See also The Origins of Couples for Christ.

The idea for CFC was conceptualized by Victorino Gutierrez, a leader in the Ligaya ng Panginoon. LNP, a pioneering charismatic renewal group in the Philippines, sought to bring Christian spirituality into men and women.

In 1980, the LNP Body of Coordinators led by Fr. Herb Schneider, SJ, directed Gutierrez to design an outreach program which can attract married couples towards a renewed Catholic life; apparently, LNP has concluded that an effective approach towards Christ-centered societal renewal is family evangelization, primarily through the husband and wife.

Gutierrez, his wife Agnes, and the LNP team decided to hold a home-based Life in the Spirit Seminar (LSS) in Quezon City. The six couples who participated in this LSS graduated and were inducted into LNP on November 1980. In 1981, another LSS was held for 16 couples; unlike the previous LSS graduates, these new participants could not be inducted into LNP because of the postponement of the LNP community weekend retreat, which serves as their entry point.

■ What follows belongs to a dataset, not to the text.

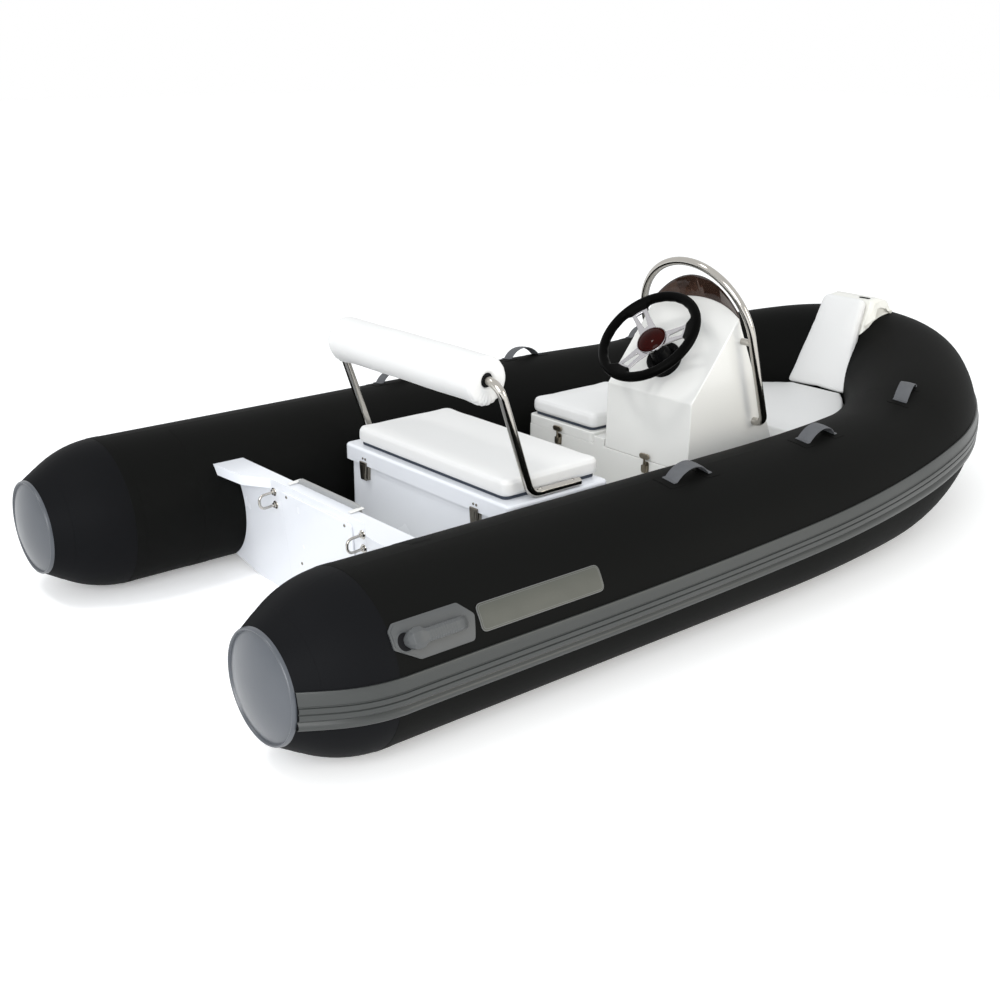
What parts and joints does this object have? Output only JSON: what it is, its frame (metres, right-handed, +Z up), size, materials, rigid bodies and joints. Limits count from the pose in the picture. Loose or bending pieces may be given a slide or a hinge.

To compensate for this development, Gutierrez and his team created the Christian Life Program, which was initially designed to sustain the interest of the 16 couples while awaiting membership into LNP. Eventually, upon realizing that God has other plans for the 16 couples than just becoming LNP members, Gutierrez formed the group "Couples for Christ" as LNP's family life outreach program. In June 26, 1981, the 16 couples were inducted into the newborn CFC, using the CFC Covenant which Gutierrez had devised in the previous month.

In 1983, Gutierrez formed a pastoral team for CFC, composed of Ely Lademora, Raul Sarceda (who devised CFC's statement of Philosophy and became CFC's first Executive Director), Francisco Padilla, Roberto Pilar, Francisco del Rosario, Pio Acampado, Danny Aviado, and Jose Villegas. It was also in this year when LNP registered CFC in the Securities and Exchange Commission (SEC) as Couples for Christ Foundation Inc. On June 25, 1983, CFC published the maiden issue of the Ugnayan, its official newsletter.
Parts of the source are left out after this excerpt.